Liebe Musikfreundinnen und Musikfreunde,
kurz vor Weihnachten 2024 strahlte die ARD den Fernsehfilm »Bach – Ein Weihnachtswunder« mit Devid Striesow in der Hauptrolle aus. Allein die gute Sendezeit (20:15 Uhr) war schon eine Art Weihnachtswunder! Der Film erzählte auf packende Weise von den Widrigkeiten, mit denen der Thomaskantor Zeit seines Lebens in Leipzig zu kämpfen hatte. Ständig hatte er Stress mit den Ratsherren und der Geistlichkeit, weil die sich eher einen braven, der Tradition verpflichteten Kirchenmusiker und Schulmeister gewünscht hätten als ein musikgeschichtlich bahnbrechendes Genie. Ein gutes Beispiel dafür ist die »Johannes-Passion«.
Als Bach 1724, ein Jahr nach seinem Amtsantritt, in Leipzig seine »Johannes-Passion« am Karfreitag erstmals zu Gehör brachte, war diese neue Art einer Passionsmusik für viele seiner Zeitgenossen sehr verstörend. Eine derart kühne, dramatische, emotionale und geradezu opernhafte Darstellung der Leidensgeschichte Jesu hatte man zuvor nie gehört.
Von einem Skandal ist nichts überliefert, es gibt aber auch keine dokumentierten Worte der Anerkennung – wohl aber plausibel klingende Spekulationen darüber, warum Bach die »Johannes-Passion« für den Karfreitag 1725 gründlich umarbeitete. Er tauschte die Anfangs- und Schluss-Sätze aus, strich ganze Passagen und komponierte drei neue Arien hinzu.
Hatte Bach sich 1724 allzu deutlich über das in seinem Dienstvertrag festgeschriebene Verbot, opernhaft zu komponieren, hinweggesetzt? Waren es eher theologische Gründe?
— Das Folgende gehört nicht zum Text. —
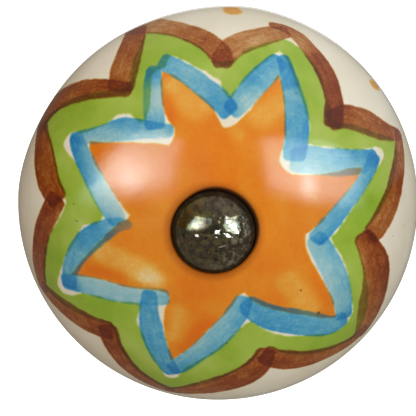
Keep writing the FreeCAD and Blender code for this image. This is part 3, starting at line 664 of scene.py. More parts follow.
# %% Gaps, washes and dabs
# The outline of each filled colour, clockwise from the eleven o'clock petal. Where it stops short of a
# blue or brown stroke, a line of cream shows; where it runs under one, that edge is darker.
ORANGE_STAR = [
    (-5.4, 15.8), (-4.0, 15.3), (-3.0, 14.5), (-2.0, 13.7), (-1.0, 13.0), (-0.1, 12.1), (0.3, 11.1), (0.7, 10.4),
    (1.0, 10.1), (1.6, 10.2), (2.2, 10.5), (2.9, 11.2), (3.6, 11.9), (4.3, 12.8), (5.0, 13.7), (5.8, 14.5),
    (6.6, 15.6), (6.9, 14.4), (7.1, 12.8), (7.15, 11.0), (7.1, 9.4), (6.75, 8.2), (6.5, 7.5), (6.35, 6.9),
    (6.6, 6.3), (7.1, 5.8), (7.7, 5.5), (8.4, 5.4), (9.3, 5.4), (11.0, 5.4), (12.4, 5.6), (13.6, 5.9), (15.2, 5.8),
    (14.6, 4.9), (13.9, 4.0), (13.1, 3.2), (12.3, 2.4), (11.6, 1.7), (11.0, 1.1), (10.2, 0.3), (9.6, -0.1),
    (9.0, -0.5), (8.95, -1.6), (9.2, -2.3), (9.6, -3.2), (10.1, -4.1), (10.6, -5.0), (11.1, -5.9), (11.6, -6.8),
    (12.1, -7.9), (12.3, -9.0), (12.5, -10.0), (11.5, -9.8), (10.0, -9.4), (8.0, -8.8), (6.0, -8.2), (4.6, -7.6),
    (3.6, -6.9), (3.0, -6.1), (2.3, -6.6), (1.8, -7.5), (1.0, -8.6), (0.3, -9.4), (-0.6, -10.3), (-1.3, -11.2),
    (-2.2, -12.3), (-3.0, -13.1), (-3.8, -13.8), (-4.5, -14.5), (-4.7, -13.2), (-4.8, -12.0), (-5.0, -11.0),
    (-5.0, -10.0), (-4.95, -9.0), (-4.9, -8.2), (-4.6, -7.7), (-4.3, -6.9), (-4.6, -6.3), (-5.4, -6.1),
    (-8.0, -6.1), (-9.0, -6.0), (-10.0, -5.8), (-11.0, -5.6), (-12.0, -5.5), (-13.0, -5.5), (-14.9, -5.6),
    (-14.0, -4.5), (-13.1, -3.4), (-12.3, -2.5), (-11.5, -1.6), (-10.7, -0.8), (-10.0, -0.1), (-9.3, 0.6),
    (-8.5, 0.9), (-8.2, 1.4), (-9.0, 2.3), (-9.8, 3.2), (-10.5, 4.2), (-11.2, 5.1), (-11.9, 6.0), (-12.3, 6.8),
    (-12.7, 7.6), (-12.8, 8.5), (-12.0, 8.4), (-10.0, 8.5), (-8.0, 8.5), (-6.5, 8.5), (-5.0, 8.4), (-4.4, 8.3),
    (-4.1, 8.8), (-3.85, 9.3), (-3.85, 9.9), (-4.1, 10.3), (-4.5, 10.7), (-4.9, 11.5), (-5.2, 12.5),
    (-5.4, 13.5), (-5.5, 14.5),
]
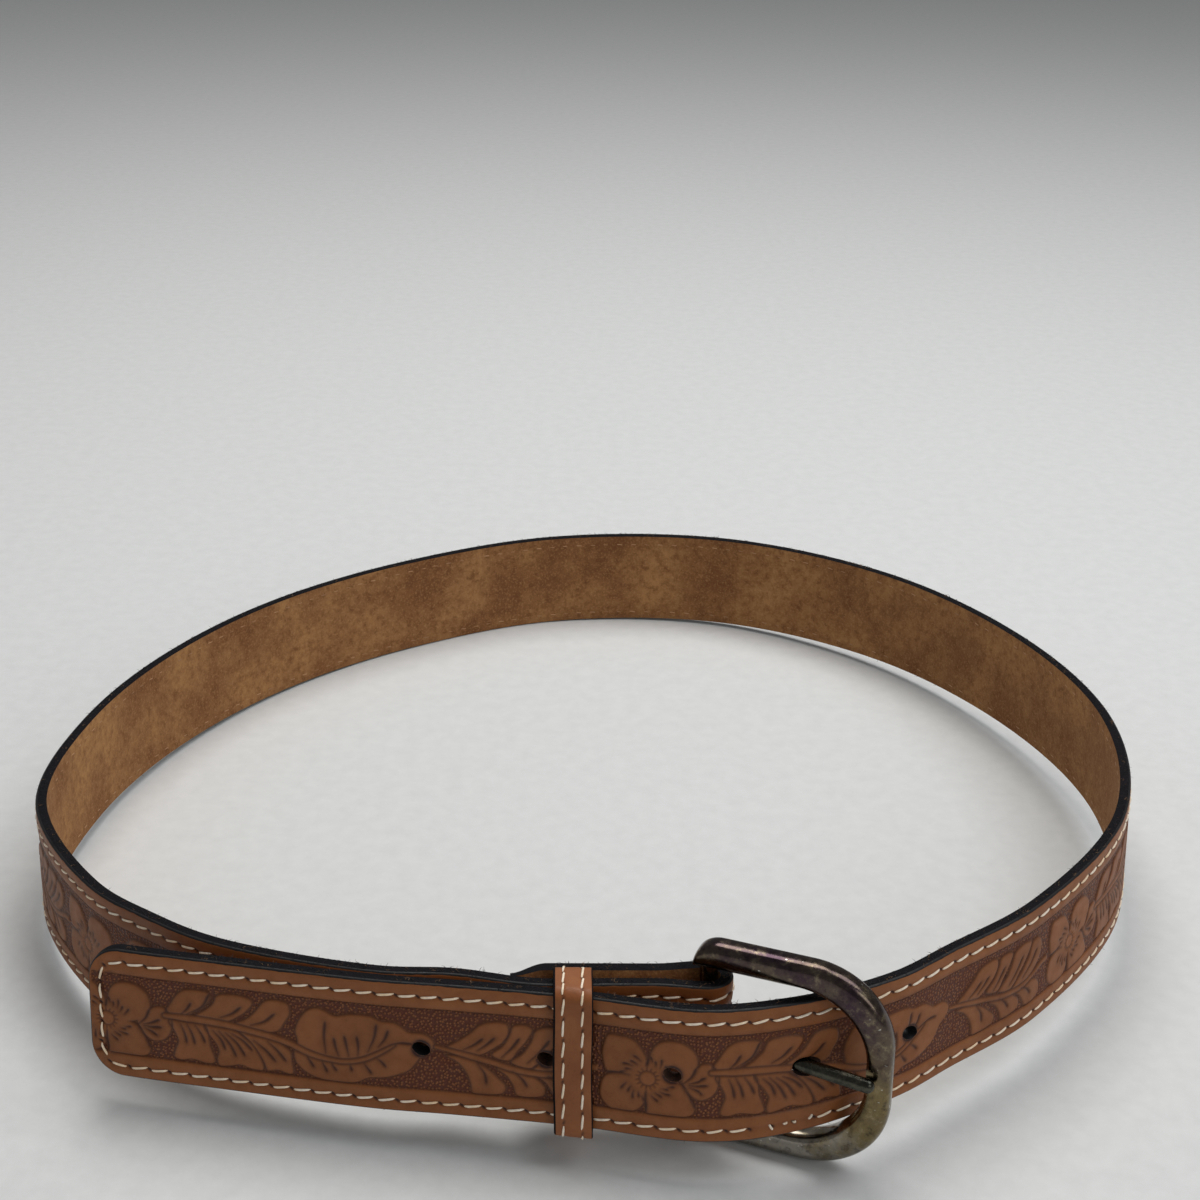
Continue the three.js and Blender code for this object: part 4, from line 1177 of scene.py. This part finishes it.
def make_frame():
    outer, inner = rail_stations()
    mid, reach = (outer + inner) / 2, (outer - inner) / 2
    around = 36
    a = np.arange(around) * 2 * np.pi / around
    power = 2 / 2.7
    cs = np.sign(np.cos(a)) * np.abs(np.cos(a)) ** power
    sn = np.sign(np.sin(a)) * np.abs(np.sin(a)) ** power
    end = np.minimum(lengths(mid), lengths(mid)[-1] - lengths(mid))
    depth = RAIL_DEPTH / 2 * (1 - 0.35 * np.clip(1 - end / 2.2, 0, 1) ** 2)
    x = mid[:, :1] + reach[:, :1] * cs
    y = mid[:, 1:] + reach[:, 1:] * cs
    z = depth[:, None] * sn
    dip = NOTCH_RADIUS**2 - (y - FRAME_SAG) ** 2
    floor = RAIL_DEPTH / 2 - np.sqrt(np.clip(dip, 0, None))
    edge = FRAME_REACH + RAIL_WIDTH / 2 - D_BAR_WIDTH + 2.0
    notched = (dip > 0) & (x < edge) & (x > FRAME_REACH - RAIL_WIDTH) & (z > 0)
    z = np.where(notched, np.minimum(z, floor), z)
    points = np.stack([x, y, z], -1).reshape(-1, 3)
    made = mesh_object(
        "buckle_rail", buckle_points(points, FRAME_YAW, STRAP_WIDTH / 2 - FRAME_SAG),
        [f[::-1] for f in ring_faces(len(mid), around)], (frame_metal,))
    long = FRAME_HEIGHT - 2 * RAIL_WIDTH + RAIL_WIDTH * 0.8
    rings = np.linspace(-long / 2, long / 2, 40)
    r = HEEL_BAR_DIAMETER / 2
    c = circle(r, 28)
    bar = np.array([(u, h, w) for h in rings for u, w in c])
    bar_made = mesh_object(
        "heel_bar", buckle_points(bar, FRAME_YAW, STRAP_WIDTH / 2 - FRAME_SAG),
        ring_faces(len(rings), 28), (frame_metal,))
    cut_with(made, bar_made, "UNION")
    crease(made, 50)
    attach(made, "root")
    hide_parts("buckle_frame")


def make_prong():
    """A drawn pin with a faint ridge, its end blunt, its other end wrapped round the bar."""
    reach = FRAME_REACH + PRONG_PAST_BAR
    r = PRONG_DIAMETER / 2
    blunt = reach - r + r * np.sin(np.linspace(0, np.pi / 2, 12))
    end = np.concatenate([np.linspace(0, reach - r, 90), blunt[1:]])
    around = 32
    a = np.arange(around) * 2 * np.pi / around
    cap = np.sqrt(np.clip(1 - ((end - (reach - r)) / r).clip(0, 1) ** 2, 0.0004, 1))
    flat = 1 - 0.06 * smooth(end, reach - 10, reach - 4)
    radius = r * cap * 0.99
    ridge = 1 - 0.03 * np.abs(np.sin(a * 3))
    x = np.repeat(end[:, None], around, 1)
    y = radius[:, None] * np.cos(a) * ridge
    z = (radius * flat)[:, None] * np.sin(a) * ridge
    points = np.stack([x, y, z], -1).reshape(-1, 3)
    made = mesh_object(
        "prong_pin", buckle_points(points, prong_yaw, STRAP_WIDTH / 2),
        ring_faces(len(end), around), (prong_metal,))
    bore = HEEL_BAR_DIAMETER / 2 + CLEARANCE
    heights = np.linspace(-PRONG_EYE_WIDTH / 2, PRONG_EYE_WIDTH / 2, 13)
    bulge = bore + PRONG_EYE_WALL - 0.5 * (np.abs(heights) / (PRONG_EYE_WIDTH / 2)) ** 4
    c = circle(1, 44)
    eye = np.array([(u * b, h, w * b) for h, b in zip(heights, bulge) for u, w in c])
    ring = mesh_object("eye", buckle_points(eye, prong_yaw, STRAP_WIDTH / 2),
                       ring_faces(len(heights), 44), (prong_metal,))
    cut_with(made, ring, "UNION")
    inside = np.array([(u * bore, h, w * bore) for h in (-4, 4) for u, w in c])
    hole = mesh_object("bore", buckle_points(inside, prong_yaw, STRAP_WIDTH / 2),
                       ring_faces(2, 44), (prong_metal,))
    cut_with(made, hole)
    crease(made, 40)
    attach(made, "root")
    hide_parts("prong")


def make_rivet(node_name, height):
    seat = (layer_pitch + STRAP_THICKNESS) / 2 + CLEARANCE
    top = seat + RIVET_HEAD_HEIGHT
    head = RIVET_HEAD_DIAMETER / 2
    dome = np.linspace(0, np.pi / 2, 9)
    rise = RIVET_HEAD_HEIGHT - 0.15
    half = [(head * math.cos(a), seat + 0.15 + rise * math.sin(a)) for a in dome[:-1]]
    half = [(RIVET_SHANK_RADIUS, seat), (head - 0.1, seat), *half, (0.25, top)]
    profile = [(x, -y) for x, y in half[::-1]] + half
    c = circle(1, 36)
    x0, y0 = rivet_plan
    points = [(x0 + r * u, y0 + y, height - r * w) for r, y in profile for u, w in c]
    name = "rivet_" + node_name.split("_")[-1]
    made = mesh_object(name, points, ring_faces(len(profile), 36), (rivet_metal,))
    crease(made, 50)
    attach(made, "root")
    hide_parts(node_name)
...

Für das Verständnis der Leipziger Geistlichkeit hatte Bach 1724 möglicherweise die erwünschte Karfreitags-Trauerstimmung vernachlässigt und sowohl mit der Darstellung eines unbeugsamen und siegesbewussten Jesus als auch mit der vorweggenommenen Auferstehungsfreude theologische Tabus verletzt.
John Eliot Gardiner meint dazu: »… auch wenn die Leipziger Geistlichkeit sich schwergetan haben dürfte, in Bachs künstlerischem Ansatz irgendetwas bewusst Subversives zu entdecken: ohne Frage brach sich in diesem Werk eine künstlerische Autonomie Bahn, die der Klerus als gefährlich empfunden haben könnte«.
Genau 300 Jahre nach der Aufführung von Bachs revidierter Johannes-Passion stellen die Arcis-Vocalisten die selten aufgeführte Fassung von 1725 zur Diskussion.